I would guess the lack of innovation rn is more cultural than anything, I can't imagine we've done more than scratch the surface of ways of digitizing actions, providing rich feedback, and generating audio from them

@martensitingale I hope you're right! In any case, there's always endless ways of coming up with new uses for the existing stuff, even. So there shouldn't be a shortage of new music.

But perhaps the outburst of new styles in the 2nd half of the 20th century, accelerated by the development of new instruments, was a historical anomaly.

@hisham_hm @martensitingale i don't want to make too strong a set of claims here, but i think you've got to look at recording and transmission as a driver as much as any other other technological factor.

(not that you can easily separate those things from all the other sonic innovation happening at the time.)

(and now that i think about it: i'm pretty sure we lost as much as we gained. maybe more, in some ways that matter.)

@hisham_hm @martensitingale (to expand on that second parenthetical: we've got an astonishing set of tools for making sounds, now, but what we don't have in this era of amplified and recorded music is anywhere near as many people who can and do sing and make music as part of the daily fabric of their lives.)

@brennen @hisham_hm @martensitingale Proportionally not as many, but I think in absolute terms the number of people with the means and free time to make music is increasing because the barriers to entry are dropping and the population is growing.

@cbowdon @brennen @martensitingale yeah, but the fact that a gazillion people make music in absolute numbers (while everyone listens to/has exposure to the top 40) probably has less direct impact on one person than being raised in a family with musical formation. Is that what you were alluding to, @brennen?

@hisham_hm @cbowdon @martensitingale yeah, just exactly that - in my grandparents' generation (born 20s-30s american midwest), nearly everyone could sing on at least a basic level, since it was an integral part of church / home / work life. my parents were still raised in homes where that was a factor, and at times of heightened emotion, i'll still catch glimpses of it - we sang hymns when my grandma was dying, my aunts will sing harmonies around a campfire sometimes...

@hisham_hm @cbowdon @martensitingale ...but i think that, at least in US culture, for people my age, there's very few of us who have direct access to that. music became something made by special people, something we consumed. there's a lot more of it by volume, in theory, but there are important ways it's no longer woven into the way we relate and express ourselves in general.

@brennen @hisham_hm @martensitingale Fair point. I don’t think my grandparents ever did more than mumble along to hymns at school, but obviously different cultures etc.

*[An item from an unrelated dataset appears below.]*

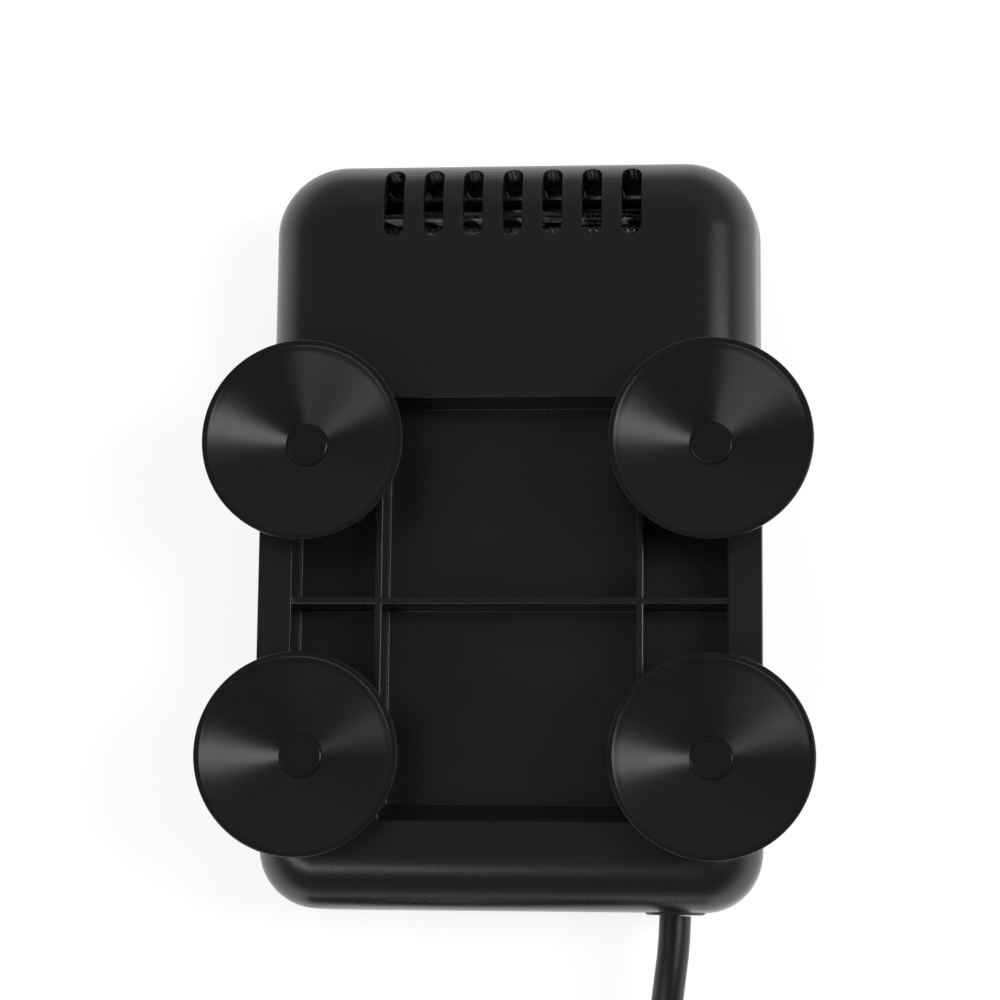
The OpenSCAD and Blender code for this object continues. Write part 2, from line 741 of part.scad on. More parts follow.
module button_switch() {
    color("#c9c9c9") translate([0, button_y, 0]) {
        translate([-3, -3, board_z - 3.4]) cube([6, 6, 3.4]);
        translate([0, 0, capsule_z + 1.2]) cylinder(r = 1.6, h = board_z - 3 - capsule_z - 1.2);
    }
}

// Rubber disc that closes the capsule behind the button.
module button_seal() {
    color("#8c8c90") translate([0, button_y, 0]) {
        translate([0, 0, button_seal_z]) cylinder(r = seal_r, h = 1.3);
        translate([0, 0, button_seal_z]) cylinder(r = button_flange_r, h = 0.3);
    }
}

module set_button() {
    color("#2a2a2c") translate([0, button_y, 0]) {
        translate([0, 0, button_sink]) cylinder(d = button_d, h = button_back_z - button_sink);
        translate([0, 0, wall + 0.1]) cylinder(r = button_flange_r, h = button_back_z - wall - 0.1);
    }
}

module temperature_probe() {
    color("#c4c7ca") translate([-capsule_hw + capsule_wall, probe_y, probe_z]) rotate([0, -90, 0]) {
        cylinder(r = probe_r, h = probe_l - probe_r);
        translate([0, 0, probe_l - probe_r]) sphere(probe_r);
        translate([0, 0, -1]) cylinder(r = probe_r + 0.7, h = 1);
    }
}

module probe_seal() {
    color("#7a2f28") translate([-capsule_hw - 1.2, probe_y, probe_z]) rotate([0, 90, 0]) difference() {
        cylinder(r = probe_r + 1.4, h = 1.2);
        translate([0, 0, -1]) cylinder(r = probe_r + run_gap, h = 4);
    }
}

module water_sensor_pins() {
    color("#c4c7ca") for (e = [-4, 4]) translate([capsule_hw - capsule_wall, probe_y + e, probe_z]) {
        rotate([0, 90, 0]) cylinder(r = 1, h = capsule_wall + 4);
        rotate([0, -90, 0]) cylinder(r = 1.7, h = 0.8);
    }
}

// ---- mains lead ----

// The two cores run from the gland round the capsule's corner into its end wall.
module mains_cores() {
    core_r = 1;
    y0 = gland_inner_y;
    y1 = capsule_y0;
    color("#6b3a22") swept_tube([
        [lead_x - 1.3, y0, seam_z], [lead_x - 1.3, y0 + 0.9, seam_z], [lead_x - 2.4, y0 + 1.9, seam_z - 0.6],
        [lead_x - 4.6, y1 - 2.4, seam_z - 1.8], [lead_x - 8.6, y1 - 2.6, seam_z - 3.6],
        [lead_x - 11.6, y1 - 2.4, seam_z - 5], [lead_x - 13.2, y1 - 1.6, seam_z - 5.4],
        [lead_x - 13.6, y1 - 0.8, seam_z - 5.5], [lead_x - 13.6, y1, seam_z - 5.5]
    ], core_r, 6);
    color("#28508c") swept_tube([
        [lead_x + 1.3, y0, seam_z], [lead_x + 1.3, y0 + 1.3, seam_z - 0.4],
        [lead_x + 0.6, y0 + 2.1, seam_z - 2.4], [lead_x - 1.2, y1 - 2.3, seam_z - 5],
        [lead_x - 4.6, y1 - 2.4, seam_z - 7],
        [lead_x - 7.1, y1 - 2, seam_z - 7.8], [lead_x - 8.4, y1 - 1.2, seam_z - 8],
        [lead_x - 8.6, y1 - 0.6, seam_z - 8], [lead_x - 8.6, y1, seam_z - 8]
    ], core_r, 6);
}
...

@cbowdon @brennen @hisham_hm @martensitingale

interestingly folk music still seems to have a fairly popular niche in Northern Europe, and coexists alongside modern instruments like synthesisers and the use of digital recording (in the Netherlands there are even pirate radio stations devoted to it, and people make use of obsolete PC's and surplus components from mobile phone infrastructure to build the transmitters.

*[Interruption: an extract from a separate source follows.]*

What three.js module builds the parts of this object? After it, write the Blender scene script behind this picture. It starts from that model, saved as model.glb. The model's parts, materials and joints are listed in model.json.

Also you can order bagpipes online from Bavaria (as well as Scotland!) 😆

@brennen @martensitingale definitely, multitrack recording changed music more than any single instrument.

the fact that Les Paul is a pioneer of both the electric guitar and multitrack recording is nothing short of amazing.

@hisham_hm Electronic music's capable of perfect abstract emulation of any instrument, but barring some new invention the output is always going to be limited by the physics of speakers, and those aren't improving all that fast. To use an extreme example, the 1812 Overture is pretty hard to reproduce accurately.

@hisham_hm Ghost in the Shell had cyborg musicians who transmitted music directly to the listeners' augmented brains.

@hisham_hm But that is probably a long way away. (and might not even be feasible)

@grainloom but how would that make the music any different than we have today? implanting a wav file in my brain is a wav file still -- we can put these ones and zeros together today.

@hisham_hm You could stimulate more than the auditory parts of the brain and you could have better control over what is delivered or incredibly tightly coupled feedback from your audience.

@grainloom yeah, but music is by definition about sound. I'd call such a "multimedia" experience something else :)

@hisham_hm @grainloom
You could transmit sounds that couldn't normally be heard, and so you could incorporate such sounds.

The normal way to do this right now is with beat frequencies, but if you use monaural beats you need high volume while with binaural you need headphones or properly-placed speakers. Plus, with beats, you don't just get the envelope -- you get the carrier being modulated too.